Mons. Daniel Francisco Blanco Méndez, obispo auxiliar de la Arquidiócesis de San José
Este domingo continuamos escuchando el sermón de la llanura, que hemos iniciado su lectura la semana
anterior.
Esta predicación de Cristo comenzó con las bienaventuranzas y
se nos recordaba que es dichoso aquel que pone toda su vida y su confianza en
las manos de Dios y no en las cosas de este mundo.
Continuando
con ese llamado, Jesús nos dice, en el fragmento proclamado este domingo, que
aquellos bienaventurados, es decir, los que han puesto su vida en las manos del
Señor, deben ir asumiendo el mismo modo de actuar de Dios, que es compasivo y
misericordioso, como nos recordaba el salmo, y por tanto estamos llamados a
vivir el amor con la misma intensidad del Padre del cielo.
San Lucas, a quien se le conoce como el evangelista de la
misericordia, pone énfasis en afirmar que la perfección y la omnipotencia de
Dios radica en que es un padre misericordioso, que sale en búsqueda de la oveja
perdida y que recibe con los brazos abiertos al hijo pródigo. Esa misericordia es la que debe vivir también
el cristiano, según nos ha recordado Jesús este domingo.

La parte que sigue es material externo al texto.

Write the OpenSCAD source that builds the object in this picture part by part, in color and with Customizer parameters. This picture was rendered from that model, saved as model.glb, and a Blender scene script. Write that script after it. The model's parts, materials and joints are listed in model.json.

En el texto evangélico, Jesús enfatiza que la misericordia se
traduce en amor, un amor que no es sólo recíproco, es decir, amar a los que nos
aman, sino que el amor debe alcanzar incluso a aquellos que no nos aman,
siguiendo el ejemplo del Padre que es
bueno con los malvados y los malagradecidos o el ejemplo del mismo Cristo, el
cual desde la cruz perdonó a los que lo crucificaron.
Este es
un llamado exigente, incluso podemos decir que es un llamado que va en contra
del modo normal de actuar del ser humano, que ante aquellos que le han hecho
mal reacciona alejándose, molestándose o incluso buscando algún tipo de
venganza.
Dios,
por el contrario, nos está exhortando a amar, a perdonar, a no juzgar y a vivir
la caridad con los enemigos, como modo concreto de vivir la fe y ser testigo de
Cristo.
¿Cómo podremos
lograr esto, cuando la reacción humana generalmente es lo contrario?
Este
llamado no puede separarse del inicio del sermón
de la llanura, es decir de las bienaventuranzas que escuchamos el domingo
anterior, porque aquel que ha puesto su vida en las manos de Dios y actúa según
su voluntad, va uniendo su vida al Señor y se configura con Él de tal manera
que puede ser misericordiosos como el
Padre. Así nos lo ha recordado el
papa Francisco: «(Poner la otra mejilla) Esto
no es fácil, pero Jesús lo hizo y nos dice que lo hagamos nosotros también. [...]
Poner la otra mejilla no es el repliegue del perdedor, sino la acción de quien
tiene una fuerza interior más grande. Poner la otra mejilla es vencer al mal
con el bien [...] este poner la otra mejilla, no es dictado por el cálculo o por
el odio, sino por el amor. Queridos hermanos y hermanas, es el amor gratuito e
inmerecido que recibimos de Jesús el que genera en el corazón un modo de hacer
semejante al suyo, que rechaza toda venganza» (23.02.2022).
Ejemplo de esto ha sido la forma de actuar de David en la
primera lectura, porque él, en vez de actuar como humanamente hubiese sido lo
normal, decidió perdonar la vida del rey Saúl, quien lo estaba buscando para
matarlo y dejó que fuera Dios según su
justicia y su lealtad quien actuara a su favor. David, quien en ese momento ya había sido
ungido por Samuel, actuó no según la justicia humana, sino dejó que el Espíritu
del Señor actuara en él.
Por tanto, vivir el amor, con el exigente compromiso de
perdonar y ser misericordiosos con los enemigos, sólo es posible cuando poniendo
nuestra vida en las manos de Dios, nos vamos configurando con Él, para que sea
el impulso de su amor lo que nos haga reaccionar ante aquellos que nos han
hecho mal.
Este es uno de los signos tangibles de la esperanza que
debemos hacer presente en el mundo durante este año jubilar, porque la vivencia
del amor, con la radicalidad y la exigencia pedida por Cristo en el sermón de
la llanura es lo que transformará el mundo.
Por tanto, sigamos pidiendo al Señor, como lo hemos hecho en
la oración colecta: que meditando en los misterios de Dios, él nos impulse a hacer lo que
es de su agrado; y lo que a Jesús le agrada es que seamos misericordiosos como el Padre porque esto
es lo que dará credibilidad a toda la acción evangelizadora de la Iglesia.